• **PROBLEM TO SOLVE**
Below are records; work out how many of their lines hold the string "from" and give that number alone.

--- begin ---

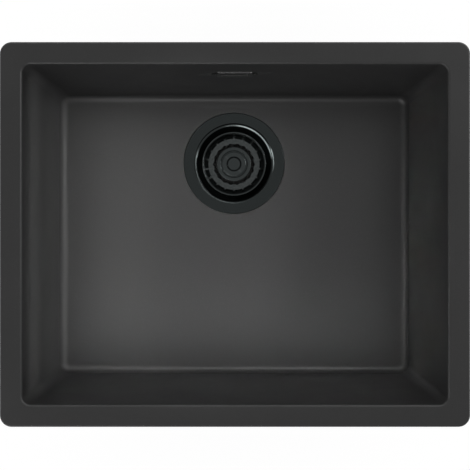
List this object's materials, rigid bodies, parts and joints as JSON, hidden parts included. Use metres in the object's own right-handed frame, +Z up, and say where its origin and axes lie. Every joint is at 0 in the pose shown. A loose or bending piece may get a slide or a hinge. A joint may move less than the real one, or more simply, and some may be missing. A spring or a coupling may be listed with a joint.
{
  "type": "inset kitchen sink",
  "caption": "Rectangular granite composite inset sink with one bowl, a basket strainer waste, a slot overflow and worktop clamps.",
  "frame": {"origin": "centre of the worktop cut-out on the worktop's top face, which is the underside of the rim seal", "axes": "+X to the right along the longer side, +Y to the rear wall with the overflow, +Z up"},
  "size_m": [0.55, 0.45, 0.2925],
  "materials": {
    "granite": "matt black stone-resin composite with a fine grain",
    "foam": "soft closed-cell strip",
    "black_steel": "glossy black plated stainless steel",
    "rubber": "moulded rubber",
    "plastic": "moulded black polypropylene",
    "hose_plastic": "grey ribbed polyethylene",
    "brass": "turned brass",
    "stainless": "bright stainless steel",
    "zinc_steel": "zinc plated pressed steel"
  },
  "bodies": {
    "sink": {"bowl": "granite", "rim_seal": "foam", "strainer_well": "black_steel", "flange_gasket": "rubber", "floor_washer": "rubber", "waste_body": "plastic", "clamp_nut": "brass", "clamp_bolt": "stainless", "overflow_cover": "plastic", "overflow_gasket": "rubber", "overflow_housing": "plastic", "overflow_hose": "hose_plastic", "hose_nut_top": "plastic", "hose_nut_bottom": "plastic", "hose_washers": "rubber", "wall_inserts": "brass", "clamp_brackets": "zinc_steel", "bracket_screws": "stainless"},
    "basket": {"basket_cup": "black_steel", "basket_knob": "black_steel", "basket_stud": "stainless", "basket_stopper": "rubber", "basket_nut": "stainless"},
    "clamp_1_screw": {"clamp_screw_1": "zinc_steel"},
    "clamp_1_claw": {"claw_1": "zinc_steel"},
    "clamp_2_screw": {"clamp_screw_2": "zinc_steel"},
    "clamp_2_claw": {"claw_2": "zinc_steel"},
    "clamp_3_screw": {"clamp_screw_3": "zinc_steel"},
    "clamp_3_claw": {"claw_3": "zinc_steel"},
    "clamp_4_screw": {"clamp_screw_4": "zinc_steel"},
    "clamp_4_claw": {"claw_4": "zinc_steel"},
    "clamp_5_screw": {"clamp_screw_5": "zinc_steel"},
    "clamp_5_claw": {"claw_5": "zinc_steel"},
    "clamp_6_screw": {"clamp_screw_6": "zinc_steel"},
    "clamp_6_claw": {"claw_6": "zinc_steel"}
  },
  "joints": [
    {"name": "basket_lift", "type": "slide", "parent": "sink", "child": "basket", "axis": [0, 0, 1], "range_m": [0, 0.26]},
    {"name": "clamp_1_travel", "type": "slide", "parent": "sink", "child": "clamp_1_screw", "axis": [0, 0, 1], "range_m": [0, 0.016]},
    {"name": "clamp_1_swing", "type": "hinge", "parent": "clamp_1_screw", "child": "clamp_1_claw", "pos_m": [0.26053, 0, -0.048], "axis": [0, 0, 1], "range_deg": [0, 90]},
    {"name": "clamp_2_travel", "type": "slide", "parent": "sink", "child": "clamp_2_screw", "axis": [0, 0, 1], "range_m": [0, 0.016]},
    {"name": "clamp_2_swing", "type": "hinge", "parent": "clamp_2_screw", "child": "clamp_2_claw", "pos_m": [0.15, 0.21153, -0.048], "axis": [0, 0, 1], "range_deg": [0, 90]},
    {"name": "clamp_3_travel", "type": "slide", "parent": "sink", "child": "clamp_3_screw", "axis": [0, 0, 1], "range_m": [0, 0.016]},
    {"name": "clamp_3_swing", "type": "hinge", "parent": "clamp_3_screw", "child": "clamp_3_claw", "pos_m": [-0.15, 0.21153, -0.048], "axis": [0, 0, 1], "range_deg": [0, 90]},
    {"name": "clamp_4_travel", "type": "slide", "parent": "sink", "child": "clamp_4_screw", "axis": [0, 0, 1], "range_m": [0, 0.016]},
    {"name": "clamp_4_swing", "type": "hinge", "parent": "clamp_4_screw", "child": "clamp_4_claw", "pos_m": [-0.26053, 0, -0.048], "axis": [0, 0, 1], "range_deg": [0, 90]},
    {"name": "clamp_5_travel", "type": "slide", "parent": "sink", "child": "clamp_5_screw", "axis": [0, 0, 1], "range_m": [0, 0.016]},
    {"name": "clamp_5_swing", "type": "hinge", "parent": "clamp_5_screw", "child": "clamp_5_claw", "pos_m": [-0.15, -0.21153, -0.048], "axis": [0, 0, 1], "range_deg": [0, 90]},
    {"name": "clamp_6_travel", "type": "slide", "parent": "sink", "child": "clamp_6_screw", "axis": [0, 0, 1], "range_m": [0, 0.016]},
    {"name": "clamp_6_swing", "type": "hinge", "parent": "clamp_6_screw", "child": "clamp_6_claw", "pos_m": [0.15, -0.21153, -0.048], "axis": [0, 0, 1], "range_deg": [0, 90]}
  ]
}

--- end ---
--- begin ---

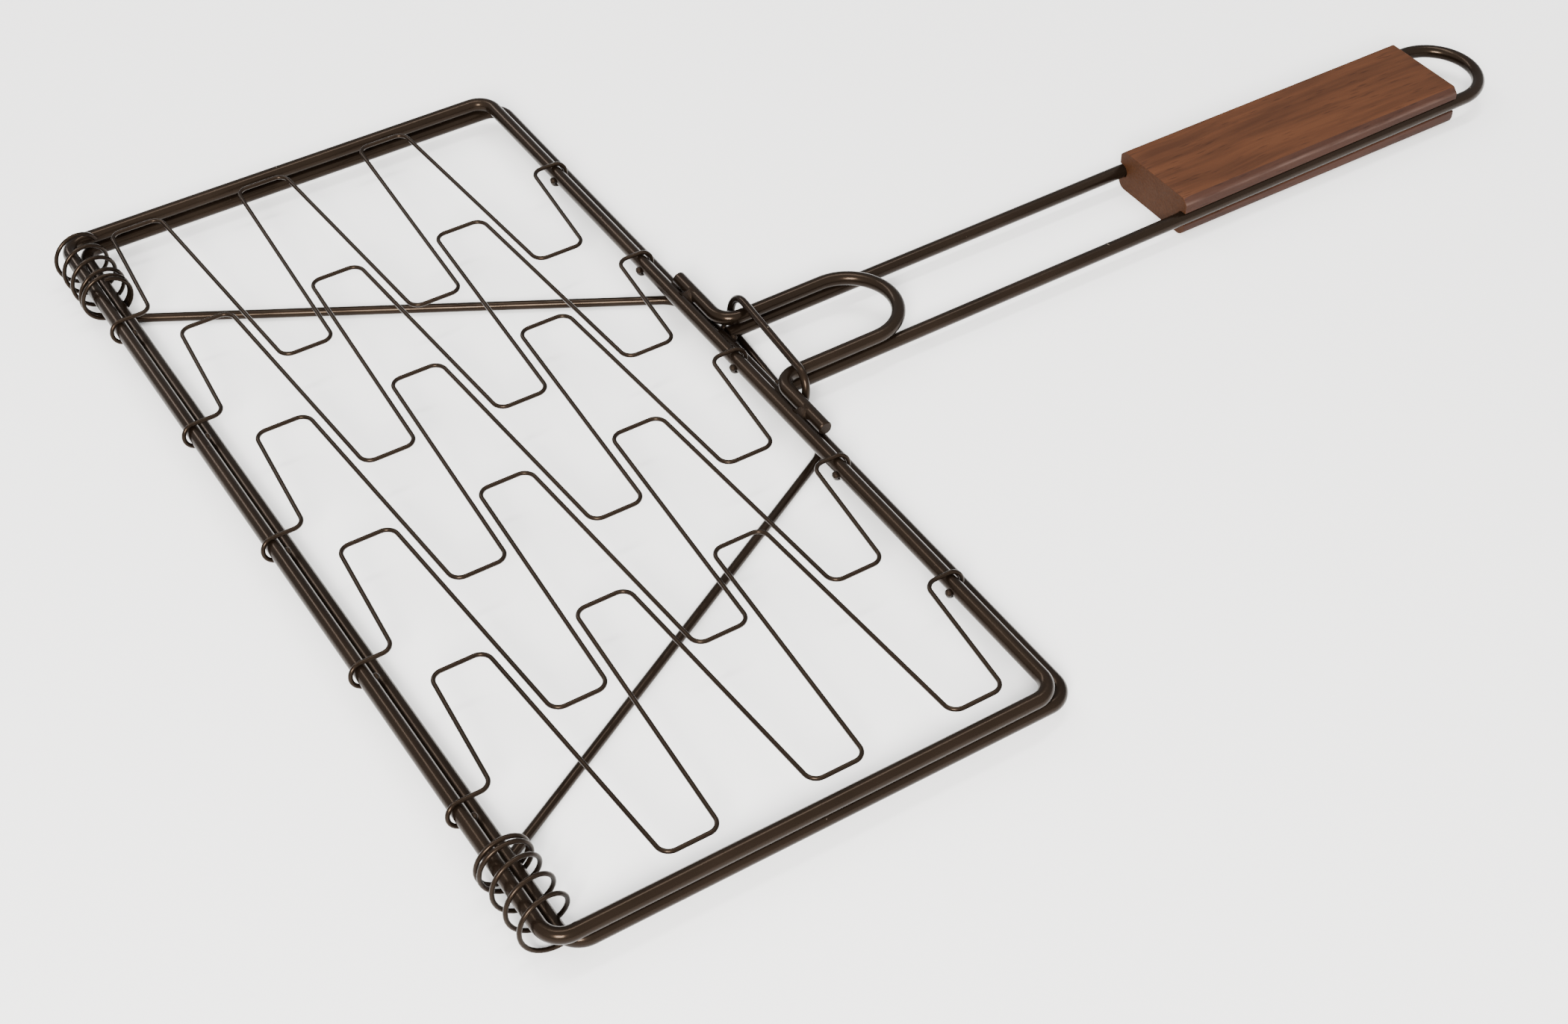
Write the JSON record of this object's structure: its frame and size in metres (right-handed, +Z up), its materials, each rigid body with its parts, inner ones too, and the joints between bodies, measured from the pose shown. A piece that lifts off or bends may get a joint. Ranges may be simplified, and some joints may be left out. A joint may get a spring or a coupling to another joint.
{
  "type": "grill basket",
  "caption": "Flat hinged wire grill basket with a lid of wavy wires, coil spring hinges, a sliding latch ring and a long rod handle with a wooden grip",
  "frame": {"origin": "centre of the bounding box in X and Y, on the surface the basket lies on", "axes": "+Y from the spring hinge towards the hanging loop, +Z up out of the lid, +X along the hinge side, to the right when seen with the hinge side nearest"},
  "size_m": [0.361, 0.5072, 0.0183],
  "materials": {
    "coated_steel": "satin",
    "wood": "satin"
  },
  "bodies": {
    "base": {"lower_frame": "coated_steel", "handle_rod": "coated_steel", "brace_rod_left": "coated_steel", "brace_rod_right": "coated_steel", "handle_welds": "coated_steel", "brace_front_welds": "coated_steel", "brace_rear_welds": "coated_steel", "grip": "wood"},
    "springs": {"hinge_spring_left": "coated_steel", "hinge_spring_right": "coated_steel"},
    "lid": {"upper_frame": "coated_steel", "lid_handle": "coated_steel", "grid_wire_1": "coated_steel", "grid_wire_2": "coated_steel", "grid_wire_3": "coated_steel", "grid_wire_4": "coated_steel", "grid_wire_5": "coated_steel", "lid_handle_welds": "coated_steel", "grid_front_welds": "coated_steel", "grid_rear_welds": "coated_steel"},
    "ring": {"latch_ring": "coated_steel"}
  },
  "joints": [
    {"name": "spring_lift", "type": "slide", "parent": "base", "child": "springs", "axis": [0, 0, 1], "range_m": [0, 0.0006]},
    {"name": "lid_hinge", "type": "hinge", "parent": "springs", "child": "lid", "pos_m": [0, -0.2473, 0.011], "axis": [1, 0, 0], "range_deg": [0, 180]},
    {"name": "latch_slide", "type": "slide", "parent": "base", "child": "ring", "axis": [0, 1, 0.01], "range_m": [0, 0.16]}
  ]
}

--- end ---

• **FULL OUTPUT**
2